*WRITTEN PROBLEM:* Identify all lines of the data containing the string "which" and copy them.
## start EXTRACTED DATA
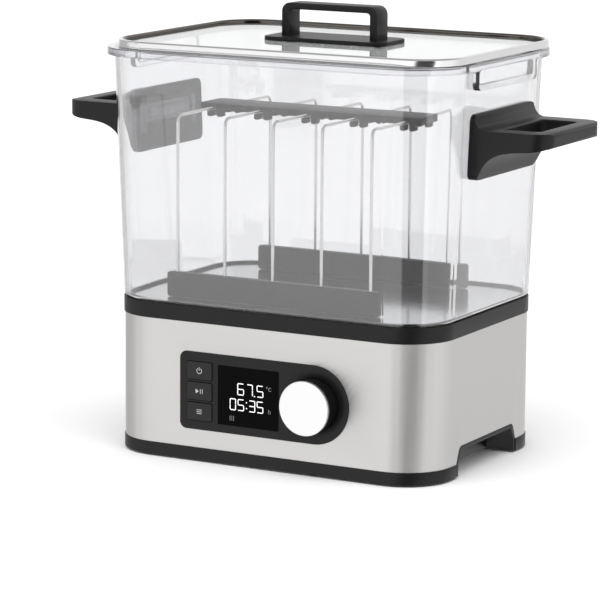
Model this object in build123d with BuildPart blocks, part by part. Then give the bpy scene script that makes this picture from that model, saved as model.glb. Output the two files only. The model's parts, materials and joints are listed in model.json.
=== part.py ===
"""Water-bath cooker: powered base, lift-off clear tank, pouch rack and lid.

Millimetres.  Origin at the centre of the footprint on the surface it stands on,
+X to the right, +Y to the rear, +Z up; the control panel faces -Y.
"""
import os

from build123d import *

os.makedirs("parts", exist_ok=True)

# ---- clearances ---------------------------------------------------------------
body_gap = 0.3
spigot_gap = 0.4
spigot_drop = 1.4
button_gap = 0.35
running_gap = 0.05
pocket_gap = 0.2
floor_gap = 0.2
seal_play = 8.8

# ---- base ---------------------------------------------------------------------
base_x = 250.0
base_y = 180.0
base_r = 35.0
foot_z = 1.5
ring_h = 8.3
shell_h = 87.5
shell_t = 1.0
ring_proud = 0.5
collar_proud = 0.8
tray_floor = 2.5
tray_wall = 3.0
foot_r = 8.0
foot_in_x = 40.0
foot_in_y = 25.0
notch_low = 46.9
notch_high = 42.0
notch_rise = 11.9
notch_r = 5.0
notch_trim = 3.0
notch_depth = 21.0
deck_t = 2.5
boss_r = 4.5
screw_r = 1.7
side_boss_in = (20.0, 32.0)
rear_boss_in = (65.0, 12.0)
gland_in = 47.0
gland_z = 30.0
gland_bore = 3.5

# ---- control panel ------------------------------------------------------------
panel_left = -65.3
panel_h = 54.0
panel_rise = 39.9
panel_r = 5.0
panel_proud = 0.5
panel_t = 3.0
button_in = 5.7
button_w = 19.7
button_h = 12.4
button_space = 1.9
button_proud = 0.6
window_in = 4.5
window_w = 47.7
window_h = 41.4
window_drop = 0.7
window_t = 1.2
board_in = 10.0
board_t = 1.6
knob_in = 7.55
knob_d = 37.5
knob_reach = 14.3
cap_t = 2.2
shaft_r = 3.0

# ---- heater and electrics -----------------------------------------------------
plate_in_x = 52.0
plate_in_y = 37.0
plate_r = 18.0
element_r = 3.5
shield_drop = 13.3
board_left = -66.0
board_right = 46.0
board_half = 36.0
board_z = 22.0

# ---- tank ---------------------------------------------------------------------
wall_t = 3.5
flare = 0.0388
tank_h = 173.2
tank_over = 1.3
tank_round = 0.7
spigot_in = 1.85
spigot_t = 2.6
spigot_h = 7.3
lip_t = 3.0
lip_drop = 1.2
lip_w = 8.0
gasket_t = 0.5
floor_t = 1.0
clamp_t = 2.8
flange_over = (9.26, 8.46)
flange_round = 3.58
flange_t = 5.2
ledge_in = 13.94
pocket_y = 45.5
pocket_drop = 18.7
pocket_in = 0.5

# ---- side handles -------------------------------------------------------------
handle_y = 47.0
handle_drop = 34.2
handle_h = 44.0
grip_in = 3.0
grip_reach = 52.7
grip_drop = 10.2
finger_in = 13.5
finger_w = 26.5
finger_y = 31.0
finger_r = 3.5
rib_y = 31.0
rib_out = 2.0
rib_rise = ((20.0, 22.2), (29.4, 32.3))
tab_rise = 13.2

# ---- lid ----------------------------------------------------------------------
lid_in = (12.0, 13.2)
lid_round = 11.4
lid_h = 5.3
glass_rise = 3.1
bead_w = 4.0
rim_ledge = 0.6
seal_w = 2.5
seal_round = 2.4
seal_drop = 2.9
arch_w = 73.8
arch_h = 22.7
arch_leg = 5.4
arch_bar = 4.4
arch_y = 16.0
base_plate_x = 94.0
base_plate_y = 42.0
base_plate_t = 2.9

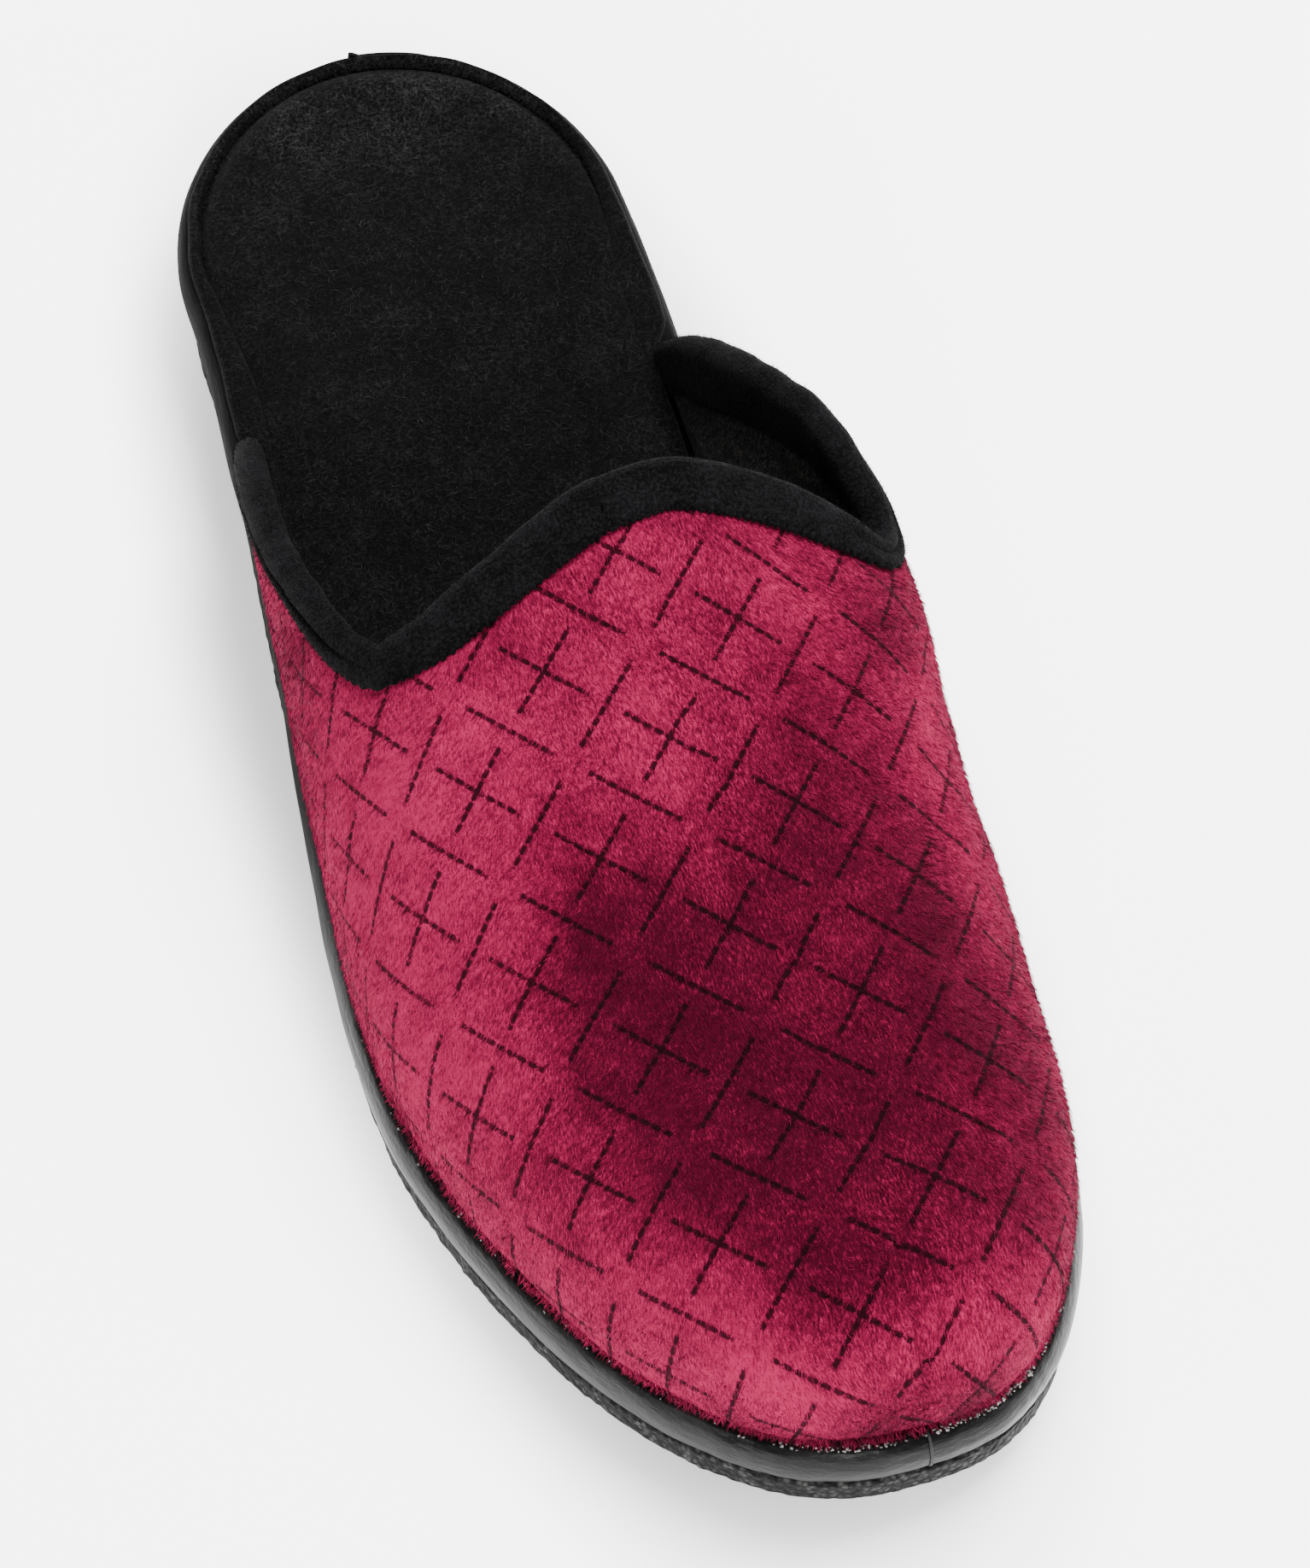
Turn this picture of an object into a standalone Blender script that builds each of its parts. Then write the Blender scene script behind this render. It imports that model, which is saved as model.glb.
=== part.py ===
# Scuff slipper for the right foot, without a heel part: a wrapped platform on a rubber outsole,
# a felt insole, a hollow vamp with two side wings, and a binding over its top edge.
# Metres, +Z up, +Y towards the toe, +X towards the outer side of the foot.
import bmesh
import bpy
import numpy as np

# Plan of the sole
SHOE_LENGTH = 0.283
BALL_WIDTH = 0.104
TOE_SQUARENESS = 2.6      # exponent of the rounded toe, 2 is an ellipse
HEEL_ROUND = 0.390        # length of the round heel end, as a share of the ball width
TOE_ROUND = 0.62          # length of the round toe end, as a share of the ball width

# Heights of the sole
HEEL_RUBBER = 0.015       # outsole height under the heel
FORE_RUBBER = 0.006       # outsole height under the forefoot
BAND_HEIGHT = 0.0092      # satin band round the platform
TOE_SPRING = 0.0077       # lift of the toe tip off the floor
ARCH_RISE = 0.0015        # lift of the sole under the waist

# Outsole
RUBBER_INSET = 0.0012     # outsole side behind the band
RUBBER_CHAMFER = 0.0016   # along the lower edge
GROOVE_DEPTH = 0.0008     # set-back of the outsole just under the band
TREAD_DEPTH = 0.0018
TREAD_WIDTH = 0.0026
TREAD_PITCH = 0.013
TREAD_MARGIN = 0.013      # from the ends of a groove to the sole's side

# Platform rim and insole
RIM_INSET = 0.0022        # depth of the band's bulge, up to where it rolls over the rim
SEAT_HEEL = 0.0038        # where the recess for the insole begins, round the heel
SEAT_DEPTH = 0.0018
SEAT_LIP = 0.0009         # rounded edge of the recess
PAD_GAP = 0.0006          # groove between rim and insole
PAD_CROWN = 0.0012        # padding above the rim
PAD_ROUND = 0.0045        # width of the pad's rounded edge
HEEL_CUP = 0.0016         # how much deeper the heel of the pad is dished

# Upper
FEATHER_INSET = 0.0025    # foot of the upper behind the platform's edge
WALL = 0.0026             # velour, foam and lining together
CROWN_HEIGHT = 0.055      # top of the instep above the platform
RIDGE_SHIFT = 0.009       # ridge line towards the inner side
TOE_TOP = 0.87            # share of the length where the ribs of the toe meet
TOE_BLEND = 0.010         # length over which the ridge slows down to that place
SIDE_ROUND = 0.80         # exponents of a rib's width and height
TOP_ROUND = 0.85
OUTER_SWELL = 0.005       # how far the outer wall swells over its foot
INNER_FLARE = 0.0185      # how far the inner wall leans out

# Binding
BINDING_DEPTH = 0.0085    # length of its legs, along the cloth
BINDING_SKIN = 0.0011
FOLD_ROOM = 0.0012        # between the cloth's edge and the bottom of the fold
LEG_GAP = 0.0005          # between the cloth and the binding's legs
GAP = 0.0003              # clearance between pieces

# The insole's seat under the upper starts where the binding's inner leg ends
SEAT_FRONT = FEATHER_INSET + WALL + LEG_GAP + BINDING_SKIN

STATIONS = 48             # stations along the sole
RIBS = 28                 # rows of the upper from top edge to toe
RIB_POINTS = 18           # points of half a rib
DENSE = 400               # fine stations that the upper's foot is read from

# Shares of the length: the flats that the sole stands on, and the start of the toe spring
HEEL_FLAT_END, BALL_FLAT_START, SPRING_START = 0.30, 0.54, 0.74
# Shares of the length: where the seat changes from the heel's inset to the upper's
SEAT_CHANGE = (0.15, 0.24)
# Shares of the length: first and last groove of the heel and of the forefoot
TREAD_SPANS = [(0.08, 0.24), (0.58, 0.86)]

# share of the length, width as a share of the ball width, centre shift likewise
PLAN = [
    (0.00, 0.707, 0.000),
    (0.15, 0.721, 0.000),
    (0.42, 0.794, 0.043),
    (0.69, 1.000, 0.008),
    (0.86, 0.845, -0.027),
    (1.00, 0.676, -0.059),
]
# share of the length, share of the rise from forefoot to heel
WEDGE = [(0.00, 1.0), (0.25, 1.0), (0.55, 0.0), (1.00, 0.0)]
# Side of the band from its foot up: share of RIM_INSET, share of the band's height
BAND_PROFILE = [
    (1.00, 0.00), (0.40, 0.10), (0.05, 0.32), (0.00, 0.55), (0.23, 0.76), (0.59, 0.91), (1.00, 0.99),
]
# Top of the pad: share of PAD_ROUND, of PAD_CROWN and of HEEL_CUP, scale in X and in Y
PAD_PROFILE = [
    (0.13, 0.25, 0.00, 1.00, 1.00),
    (0.42, 0.90, 0.00, 1.00, 1.00),
    (1.00, 1.00, 0.10, 1.00, 1.00),
    (1.00, 0.90, 0.55, 0.80, 0.92),
    (1.00, 0.70, 1.00, 0.55, 0.82),
]
# share of the length, crown as a share of its height, ridge shift likewise
CREST = [
    (0.25, 1.130, 0.67),
    (0.42, 1.000, 0.89),
    (0.55, 0.855, 1.00),
    (0.70, 0.727, 0.89),
    (0.86, 0.600, 0.66),
    (1.00, 0.545, 0.44),
]
# share of the length, swell of the outer wall and flare of the inner wall as shares
SWELL = [
    (0.25, 0.60, 0.18),
    (0.34, 0.85, 0.52),
    (0.42, 0.98, 0.91),
    (0.48, 1.00, 1.00),
    (0.54, 0.92, 0.84),
    (0.60, 0.78, 0.49),
    (0.66, 0.66, 0.20),
    (0.74, 0.52, 0.05),
    (0.87, 0.40, 0.17),
    (1.00, 0.20, 0.11),
]
# share of the rib height, visible depth of the binding's outer leg as a share
LEG = [(0.00, 0.36), (0.30, 0.40), (0.48, 0.55), (0.62, 0.85), (0.74, 1.00), (1.00, 1.00)]
# Top edge: share of the rib height, share of the length where the cloth begins
OUTER_EDGE = [
    (0.00, 0.268), (0.07, 0.297), (0.17, 0.358), (0.27, 0.425), (0.35, 0.460), (0.42, 0.486),
    (0.50, 0.502), (0.57, 0.506), (0.66, 0.497), (0.75, 0.490), (0.86, 0.479), (1.00, 0.466),
]
INNER_EDGE = [
    (0.00, 0.274), (0.07, 0.297), (0.15, 0.326), (0.22, 0.354), (0.28, 0.382), (0.33, 0.408),
    (0.37, 0.432), (0.40, 0.460), (0.44, 0.484), (0.50, 0.488), (0.60, 0.479), (0.71, 0.470),
    (0.80, 0.464), (0.90, 0.463), (1.00, 0.467),
]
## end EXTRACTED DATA
*SOLVED PROBLEM:*
Turn this picture of an object into a standalone Blender script that builds each of its parts. Then write the Blender scene script behind this render. It imports that model, which is saved as model.glb.
TOE_BLEND = 0.010         # length over which the ridge slows down to that place